Q3: Why Kaniko instead of a Docker daemon build step?

A: Kaniko builds OCI images entirely in userspace inside the build container — no privileged Docker daemon socket — which shrinks the attack surface of the build environment and is the recommended pattern in Cloud Build.

⚠️ Exam trapbinauthz_evaluation_mode = "ALWAYS_ALLOW" (the default here) means Binary Authorization is configured but not enforcing. Attestations being created in the pipeline does nothing until the policy says REQUIRE_ATTESTATION.


1.4 Managing multiple environments

⏱ ~45 min · 💰 low–moderate (one Cloud Run service or GKE namespace per stage) · ⚙️ Requires: Pipeline engineer profile with enable_cloud_deploy = true

Why the exam cares — You must keep dev/staging/prod structurally identical while varying parameters, decide where approval gates belong, and know what isolation boundary each environment needs (namespace vs. service vs. project). Exam scenarios probe promotion mechanics: what artifact moves between stages and what must not be rebuilt.

How RAD implements itcloud_deploy_stages defines the promotion path. The default is:

[
{ name = "dev", require_approval = false, auto_promote = false },
{ name = "staging", require_approval = false, auto_promote = false },
{ name = "prod", require_approval = true, auto_promote = false },
]

Each stage becomes a Cloud Deploy target (with require_approval mapped directly) and a stage-suffixed runtime: Cloud Run services named <service>-<stage>, or GKE namespaces per stage passed to Skaffold via the NAMESPACE deploy parameter. Stages with auto_promote = true get a Cloud Deploy automation with an advance-rollout rule, so a successful rollout advances automatically. Terraform provisions only the first stage's service/namespace; later stages materialize when Cloud Deploy promotes into them — the same rendered release, same image digest, no rebuild. Per-stage overrides (project_id, region, service_name) exist on each stage object, so cross-project promotion is expressible, though the lab runs all stages in one project.

Try it

  1. With the Pipeline engineer profile deployed, promote the current release out of dev:
gcloud deploy releases promote \
--delivery-pipeline=<pipeline-name> \
--region=us-central1 --project=$GOOGLE_PROJECT_ID
  1. Promote again toward prod, then open Console > Cloud Deploy > (pipeline) — the prod rollout stops in Pending approval. Approve it:
gcloud deploy rollouts list --delivery-pipeline=<pipeline-name> \
--release=<release-name> --region=us-central1
gcloud deploy rollouts approve <rollout-name> \
--delivery-pipeline=<pipeline-name> --release=<release-name> \
--region=us-central1
  1. Compare environments: gcloud run services list now shows <service>-dev, <service>-staging, <service>-prod running the identical image digest.
  2. You know it worked when the prod rollout required an explicit approval and all three services report the same image digest in gcloud run services describe ... --format="value(spec.template.spec.containers[0].image)".

Check yourself

Q1: Staging validated image digest X, but prod is running digest Y after promotion. In a correctly designed pipeline, is this possible?
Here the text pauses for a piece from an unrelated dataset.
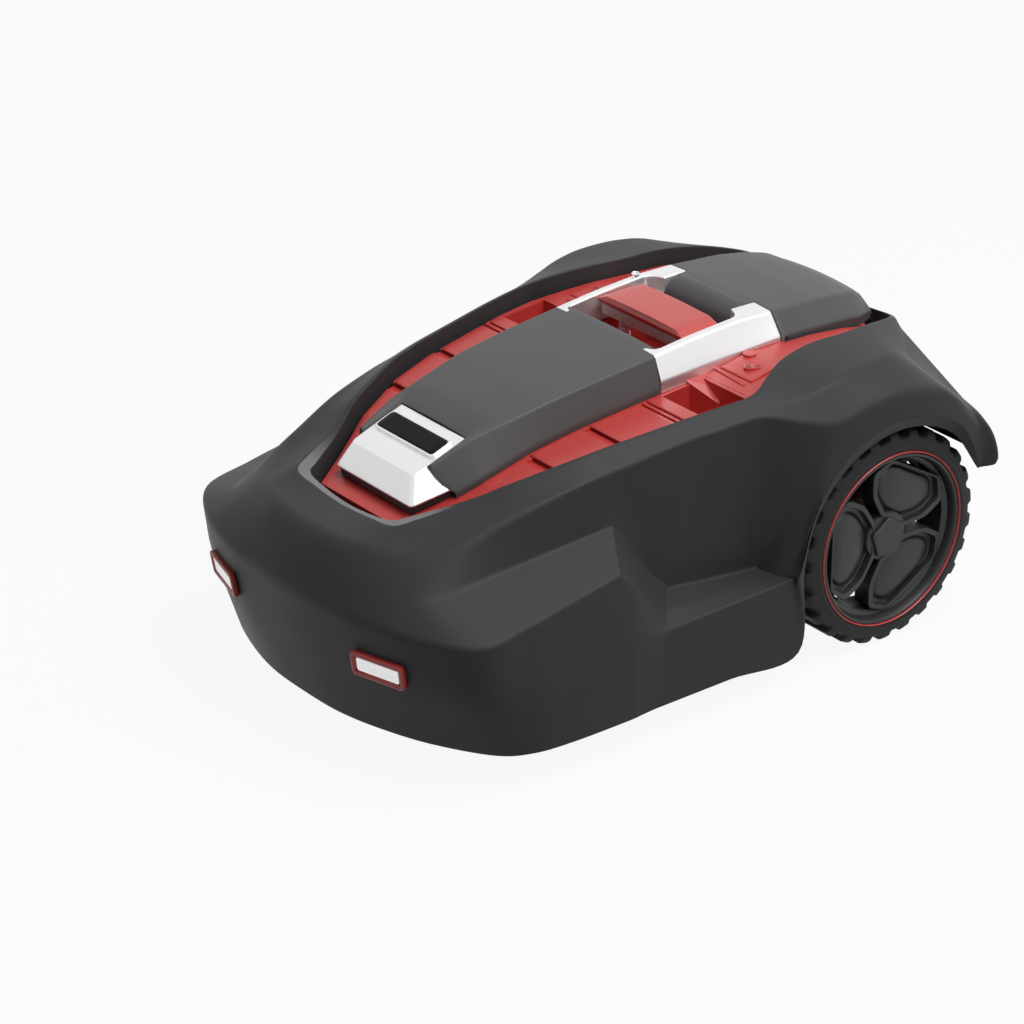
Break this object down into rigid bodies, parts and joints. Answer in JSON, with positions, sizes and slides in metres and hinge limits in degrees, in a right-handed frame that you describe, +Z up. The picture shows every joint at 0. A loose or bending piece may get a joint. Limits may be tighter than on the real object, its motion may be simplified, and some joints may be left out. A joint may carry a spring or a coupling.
{
  "type": "robotic lawn mower",
  "caption": "Robotic lawn mower with a floating shell, driven rear wheels, swivel front casters, a height-adjustable blade disc, a stop bar and a hinged lid over its control panel.",
  "frame": {"origin": "centre of the bounding box at ground level", "axes": "front is -Y, the mower's left side is +X, +Z is up"},
  "size_m": [0.4062, 0.6, 0.2745],
  "materials": {
    "shell_plastic": "satin charcoal, fine grain",
    "cover_plastic": "satin mid-grey",
    "red_plastic": "glossy red",
    "silver_plastic": "silver-white, satin gloss",
    "white_plastic": "white",
    "green_plastic": "green",
    "black_plastic": "black, fine grain",
    "badge_black": "glossy black, blank",
    "wheel_plastic": "satin near-black",
    "tyre_rubber": "dull black rubber",
    "post_rubber": "dull black rubber",
    "steel": "bright steel",
    "contact_metal": "plain metal strip",
    "motor_metal": "dull metal can",
    "sensor_chrome": "polished",
    "display_glass": "dark window",
    "carriage_plastic": "dark grey",
    "disc_plastic": "orange"
  },
  "bodies": {
    "chassis": {"lower_chassis": "black_plastic", "upper_chassis": "red_plastic", "deck_tray": "red_plastic", "side_trays": "red_plastic", "shell_posts": "post_rubber", "chassis_screws": "steel", "battery_pack": "black_plastic", "battery_cover": "black_plastic", "battery_screws": "steel", "control_box": "black_plastic", "drive_motor_left": "motor_metal", "drive_motor_right": "motor_metal", "guide_posts": "steel", "front_cover": "cover_plastic", "nose_piece": "silver_plastic", "badge_plate": "badge_black", "mid_frame": "silver_plastic", "rain_sensor": "sensor_chrome", "control_panel": "black_plastic", "display_window": "display_glass", "stop_springs": "steel"},
    "shell": {"outer_shell": "shell_plastic", "shell_cups": "shell_plastic", "contact_frames": "red_plastic", "contact_plates": "contact_metal"},
    "stop_button": {"stop_bar": "red_plastic", "stop_grip": "white_plastic"},
    "lid": {"rear_lid": "cover_plastic", "lid_pins": "steel"},
    "power_key": {"key_power": "red_plastic"},
    "start_key": {"key_start": "green_plastic"},
    "home_key": {"key_home": "white_plastic"},
    "ok_key": {"key_ok": "white_plastic"},
    "height_adjuster": {"height_knob": "black_plastic", "height_screw": "steel"},
    "cutter": {"cutter_carriage": "carriage_plastic", "blade_motor": "motor_metal"},
    "disc": {"motor_shaft": "steel", "blade_disc": "disc_plastic", "blade_screws": "steel"},
    "blade_a": {"blade_1": "steel"},
    "blade_b": {"blade_2": "steel"},
    "blade_c": {"blade_3": "steel"},
    "wheel_left": {"tyre_left": "tyre_rubber", "ring_left": "red_plastic", "rim_left": "wheel_plastic", "hub_cap_left": "black_plastic", "drive_shaft_left": "steel"},
    "fork_left": {"caster_fork_left": "black_plastic", "caster_axle_left": "steel"},
    "caster_left": {"caster_wheel_left": "tyre_rubber"},
    "wheel_right": {"tyre_right": "tyre_rubber", "ring_right": "red_plastic", "rim_right": "wheel_plastic", "hub_cap_right": "black_plastic", "drive_shaft_right": "steel"},
    "fork_right": {"caster_fork_right": "black_plastic", "caster_axle_right": "steel"},
    "caster_right": {"caster_wheel_right": "tyre_rubber"}
  },
  "joints": [
    {"name": "shell_bump", "type": "slide", "parent": "chassis", "child": "shell", "axis": [0, 1, 0], "range_m": [-0.005, 0.005], "stiffness_N_per_m": 2000},
    {"name": "stop_press", "type": "slide", "parent": "chassis", "child": "stop_button", "axis": [0, 0, -1], "range_m": [0, 0.003], "stiffness_N_per_m": 1500, "springref_m": -0.002, "deforming": ["stop_springs"]},
    {"name": "lid_hinge", "type": "hinge", "parent": "chassis", "child": "lid", "pos_m": [0, 0.14, 0.262], "axis": [1, 0, 0], "range_deg": [0, 80]},
    {"name": "power_key_press", "type": "slide", "parent": "chassis", "child": "power_key", "axis": [0, 0, -1], "range_m": [0, 0.001], "stiffness_N_per_m": 400, "springref_m": -0.001},
    {"name": "start_key_press", "type": "slide", "parent": "chassis", "child": "start_key", "axis": [0, 0, -1], "range_m": [0, 0.001], "stiffness_N_per_m": 400, "springref_m": -0.001},
    {"name": "home_key_press", "type": "slide", "parent": "chassis", "child": "home_key", "axis": [0, 0, -1], "range_m": [0, 0.001], "stiffness_N_per_m": 400, "springref_m": -0.001},
    {"name": "ok_key_press", "type": "slide", "parent": "chassis", "child": "ok_key", "axis": [0, 0, -1], "range_m": [0, 0.001], "stiffness_N_per_m": 400, "springref_m": -0.001},
    {"name": "height_turn", "type": "hinge", "parent": "chassis", "child": "height_adjuster", "pos_m": [0, 0.192, 0.24], "axis": [0, 0, 1], "range_deg": [0, 300]},
    {"name": "cutter_travel", "type": "slide", "parent": "chassis", "child": "cutter", "axis": [0, 0, -1], "range_m": [0, 0.036]},
    {"name": "disc_spin", "type": "hinge", "parent": "cutter", "child": "disc", "pos_m": [0, 0.025, 0.06], "axis": [0, 0, 1], "continuous": true},
    {"name": "blade_a_pivot", "type": "hinge", "parent": "disc", "child": "blade_a", "pos_m": [0, 0.1, 0.055], "axis": [0, 0, 1], "continuous": true},
    {"name": "blade_b_pivot", "type": "hinge", "parent": "disc", "child": "blade_b", "pos_m": [-0.06495, -0.0125, 0.055], "axis": [0, 0, 1], "continuous": true},
    {"name": "blade_c_pivot", "type": "hinge", "parent": "disc", "child": "blade_c", "pos_m": [0.06495, -0.0125, 0.055], "axis": [0, 0, 1], "continuous": true},
    {"name": "wheel_left_spin", "type": "hinge", "parent": "chassis", "child": "wheel_left", "pos_m": [0.17, 0.189, 0.097], "axis": [1, 0, 0], "continuous": true},
    {"name": "caster_left_swivel", "type": "hinge", "parent": "chassis", "child": "fork_left", "pos_m": [0.095, -0.195, 0.08], "axis": [0, 0, 1], "continuous": true},
    {"name": "caster_left_roll", "type": "hinge", "parent": "fork_left", "child": "caster_left", "pos_m": [0.095, -0.177, 0.03], "axis": [1, 0, 0], "continuous": true},
    {"name": "wheel_right_spin", "type": "hinge", "parent": "chassis", "child": "wheel_right", "pos_m": [-0.17, 0.189, 0.097], "axis": [1, 0, 0], "continuous": true},
    {"name": "caster_right_swivel", "type": "hinge", "parent": "chassis", "child": "fork_right", "pos_m": [-0.095, -0.195, 0.08], "axis": [0, 0, 1], "continuous": true},
    {"name": "caster_right_roll", "type": "hinge", "parent": "fork_right", "child": "caster_right", "pos_m": [-0.095, -0.177, 0.03], "axis": [1, 0, 0], "continuous": true}
  ],
  "couplings": [
    {"joint": "height_turn", "follows": "cutter_travel", "rad_per_m": 145.44}
  ]
}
A: No — Cloud Deploy promotes the release, which pins image digests at release-creation time. If prod shows a different digest, something outside the pipeline deployed it (audit logs will show who), or the pipeline rebuilds per stage, which defeats the build-once/promote-many principle the exam expects.

Q2: Where would you add a fully automatic dev → staging hop while keeping the prod gate?

A: Set auto_promote = true on the dev stage — the module then creates a Cloud Deploy automation with an advance-rollout rule scoped to the dev target. Prod keeps require_approval = true, so automation never bypasses the human gate.

Beyond the modules — The lab keeps all stages in one project. For exam completeness, study per-environment project isolation (separate IAM, quotas, VPCs per environment), Cloud Deploy deploy parameters and custom targets, and post-deployment verification (verify in Skaffold profiles), none of which the modules configure.

⚠️ Exam traprequire_approval gates the rollout into the target, not release creation. A release can exist and sit unpromoted forever; approval is per-target, which is why only prod's target carries the flag.